Sim, o pop é engraçado e foi banda sonora de muitas das nossas paixões. Sim, a soul e o funk puxam por nós, e quem não se abanou ao som de “Get Lucky” que atire a primeira pedra. Mas o rock, meus amigos, o rock…
Este último sábado os brasileiros Boogarins chegaram, finalmente, a Lisboa. Com um concerto incluído na programação Teach me Tiger, a cargo de The Legendary Tigerman, os reis do indie psicadélico do país-irmão puderam mostrar-nos, ao vivo, de tudo o que são capazes. Perante um Musicbox lotado ou perto disso, e com o calor da noite lisboeta a fazer da sala uma óptima panela de pressão, os Boogarins presentearam-nos com um concerto de pouco mais de uma hora, sempre em crescendo.
O alinhamento foi, naturalmente, composto na sua quase totalidade por As Plantas que Curam, o primeiro e único disco da banda. Ao segundo tema, boom!, surge “Lucifernandis”, primeiro single e um cartão de visita que sintetiza na perfeição o que é o som dos Boogarins. A partir daí a banda soltou-se, o som ficou realmente bom e, à medida que o calor na sala ia subindo, também a intensidade do espectáculo. Já nessa tarde a banda havia confidenciado que tocaria algumas músicas novas – que foram bem recebidas e que muito prometem para o segundo disco.

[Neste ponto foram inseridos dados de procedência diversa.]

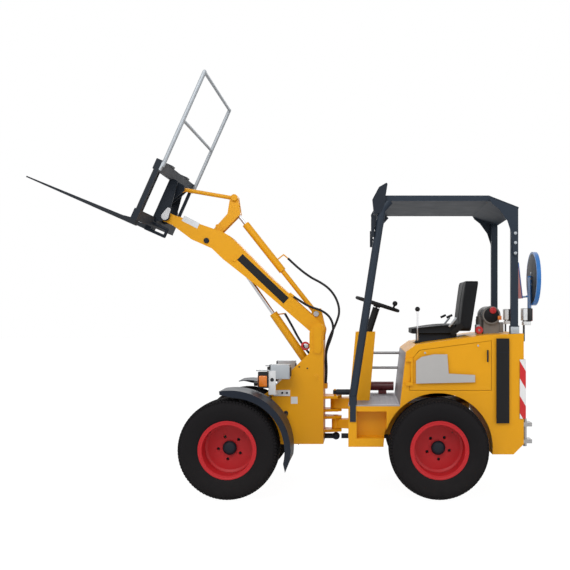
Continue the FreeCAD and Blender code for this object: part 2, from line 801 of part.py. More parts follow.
# ---------------------------------------------------------------- front frame
def front_frame():
    """Side plates with the boom tower, cross plates, pivot lugs and tilt ears."""
    plate_y = "frame_half - frame_wall / 2"
    inner = "(frame_half - frame_wall)"
    side_plate = slab("front_side_plate", [
        ("frame_back", "belly_height"),
        ("nose_low", "belly_height"),
        ("nose_low", "nose_high"),
        ("brow_low_x", "brow_low_z"),
        ("brow_mid_x", "brow_mid_z"),
        ("brow_top_x", "brow_top_z"),
        ("tower_front", "brow_top_z + 12"),
        ("tower_front", "pivot_z - 20"),
        ("pivot_x", "pivot_z + tower_eye", "90"),
        ("pivot_x - sqrt(tower_eye ^ 2 - 34 ^ 2)", "pivot_z + 34", "90"),
        ("frame_back", "pivot_z - 60"),
    ], "frame_wall", ("0", plate_y, "0"))
    back_web = block("front_back_web", ("frame_back", "frame_back + frame_wall"),
                     (f"-{inner}", inner), ("belly_height", "tower_neck"))
    belly_web = block("front_belly_web", ("frame_back", "nose_low - 1"),
                      (f"-{inner}", inner), ("belly_height + 1", "belly_height + frame_wall"))
    saddle = block("front_saddle", ("saddle_x", "nose_low - 1"), (f"-{inner}", inner),
                   ("saddle_high", "saddle_high + frame_wall"))
    front_web = block("front_web", ("saddle_x", "saddle_x + frame_wall"), (f"-{inner}", inner),
                      ("belly_height + 1", "saddle_high + frame_wall"))
    ear = slab("tilt_ear", [
        ("frame_back + 1", "tower_neck - 140"),
        ("ear_front", "tower_neck - 20"),
        ("ear_front", "ear_top"),
        ("ear_back", "ear_top"),
        ("ear_hip_x", "pivot_z - 7"),
        ("frame_back + 1", "tower_neck"),
    ], "ear_wall", ("0", "ear_half + ear_wall / 2", "0"))
    lugs = []
    for name, low in (("lower", "knuckle_low - lug_gap - lug_wall"),
                      ("middle", "knuckle_high + lug_gap"),
                      ("upper", "yoke_low - lug_gap - lug_wall"),
                      ("top", "yoke_high + lug_gap")):
        lugs.append(level(f"front_{name}_lug", [
            ("0", "-lug_half"), ("frame_back + 1", "-lug_half - 30"),
            ("frame_back + 1", "lug_half + 30"), ("0", "lug_half"),
            ("-lug_half * 0.8", "lug_half * 0.6"), ("-lug_half * 0.8", "-lug_half * 0.6"),
        ], low, f"{low} + lug_wall"))
    steer_bracket = level("steer_bracket", [
        ("-lug_half * 0.2", "lug_half * 0.5"), ("frame_back + 1", "lug_half * 0.5"),
        ("frame_back + 1", "frame_half - 20"), ("steer_x - 24", "steer_arm + 24"),
        ("steer_x - 24", "steer_arm - 24")],
        "yoke_high + lug_gap", "yoke_high + lug_gap + lug_wall")
    steer_post = upright("steer_post", "steer_x", "steer_arm", "steer_pin",
                         "yoke_high + lug_gap + 1", "steer_z + steer_eye + 8")
    stem = upright("pivot_pin_lower", "0", "0", "hinge_pin",
                   "knuckle_low - lug_gap - lug_wall - 5", "knuckle_high + lug_gap + lug_wall + 5")
    top_stem = upright("pivot_pin_upper", "0", "0", "hinge_pin",
                       "yoke_low - lug_gap - lug_wall - 5", "yoke_high + lug_gap + lug_wall + 5")
    lift_pin = across("lift_base_pin", "lift_base_x", "lift_base_z", "eye_pin",
                      "-frame_half - 4", "frame_half + 4")
    spacers = []
    for sign, low, high in (("left", "eye_half + side_gap", inner),
                            ("right", f"-{inner}", "-(eye_half + side_gap)")):
        spacers.append(across(f"lift_base_spacer_{sign}", "lift_base_x", "lift_base_z",
                              "eye_radius", low, high))
    manifold = block("hose_manifold", ("manifold_back", "frame_back + 1"),
                     ("manifold_right", "manifold_left"),
                     ("manifold_low", "manifold_high"))
    lift_socket = strut("lift_hose_socket",
                        ("frame_back + 1", "lift_socket_y", "lift_socket_z - socket_long / 2"),
                        ("frame_back + socket_long", "lift_socket_y", "lift_socket_z"),
                        "socket_radius")
    pin_bore = across("tower_bore", "pivot_x", "pivot_z", "pivot_pin", "-frame_half", "frame_half")
    ear_bore = across("ear_bore", "ear_x", "ear_z", "small_pin + run_fit",
                      "-frame_half", "frame_half")
    lashing = across("lashing_bore", "frame_back + 290", "belly_height + 238",
                     "small_pin", "-frame_half - 1", "frame_half + 1")
    shaft = leaning("front_shaft", ("0", "0", "shaft_z"), "0", "shaft_radius",
                    "20", "axle_reach - diff_radius + 10")
    shaft_ball = ball("front_shaft_joint", ("0", "0", "shaft_z"), "shaft_radius * 1.5")
    beam = doc.getObject("front_axle_beam")
    diff = doc.getObject("front_axle_diff")
    shaft_hole = leaning("front_shaft_hole", ("0", "0", "shaft_z"), "0", "shaft_radius + 12",
                         "frame_back - 5", "saddle_x + frame_wall + 5")
    solid = fuse("front_frame_solid", side_plate, mirror("front_side_plate_right", side_plate),
                 back_web, belly_web, saddle, front_web, ear, mirror("tilt_ear_right", ear),
                 *lugs, steer_bracket, manifold, lift_socket)
    bored = cut("front_frame_bored", solid, pin_bore, ear_bore, lashing, shaft_hole, beam, diff)
    node(fuse("front_frame", bored, steer_post, stem, top_stem, lift_pin, *spacers))
    node(cut("front_driveshaft", fuse("front_shaft_solid", shaft, shaft_ball), diff))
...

Ao vivo, os Boogarins mantêm as qualidades do disco, conseguindo acrescentar novas camadas e nova garra. A banda não perde qualquer oportunidade de se lançar numa viagem exploratória pelo espaço sideral, levando-nos a bordo da sua nave sonora. Mas, ao contrário do que acontece com tanta banda psicadélica (ou psicodélica, como eles dizem), os Boogarins têm muito pouco de virtuoso. A sua grande qualidade, aliás, é a de fazer música “complicada” de forma extremamente simples. Além do lado espacial e exploratório, os Boogarins ao vivo trazem também um poder de choque muito viciante, agarrando-nos e fazendo-nos lutar para resistir ao headbanging mais primário e satisfatório (confesso que tive saudades do cabelo comprido de outros tempos, e não terei sido o único). Este acréscimo de poder tem apenas uma desvantagem, de esconder um pouco a doce voz do vocalista e guitarra-ritmo Dinho.
A noite não podia terminar sem “Doce”, mais um destaque de As Plantas que Curam e que fora insistentemente pedido por boa parte do público. A versão que nos foi dada foi doce, sim, mas também mais longa, mais negra, mais psicadélica e mais pesada do que a que conhecemos. Um excelente final a concentrar todos os pontos fortes dos Boogarins ao vivo.
Quando a banda deixou o palco, saiu feliz. Depois de, na sexta-feira, se terem estreado em Portugal no palco do Milhões de Festa, voltaram em Lisboa a sentir o calor do público português, eles que haviam confessado a alegria por estar cá e por, entre outras coisas, poderem pedir uma cerveja na língua de Camões.
Ao concerto seguiram-se os dj sets de Mr. Mitsuhirato e de Paulo Furtado (o Tigerman e “curador” da noite). Ainda o primeiro nos presenteava com um bom som de rock vintage, os membros dos Boogarins vieram ao bar e misturaram-se com a multidão que por lá resistia. A satisfação era visível na cara de todos. E se, em palco, Portugal lhes mostrou o seu carinho, ali na pista não foi diferente. Aí, Dinho, Benke, Hans e Raphael fartaram-se de dar autógrafos, assinar discos (estavam disponíveis numa banca à entrada, óptima notícia tendo em atenção que o disco não foi distribuído em Portugal) e bilhetes do espectáculo. Percebes que estás perante uma banda diferente quando, no final de um grande concerto, não apenas assinam coisas como fazem dedicatórias personalizadas para quem têm à frente. Um belo final de noite para uma bela noite.
O que fica?
Fica a gula para conhecer o próximo disco; fica a confirmação, ao vivo, de que os Boogarins não são uma falsa esperança, e que respeitam e amam o rock com a intensidade que só os pode levar a bons lugares; e que Portugal soube aplaudir e acolher estes rapazes de Goiânia.
O funk, a soul, a pop, o jazz. Sim, tudo isso.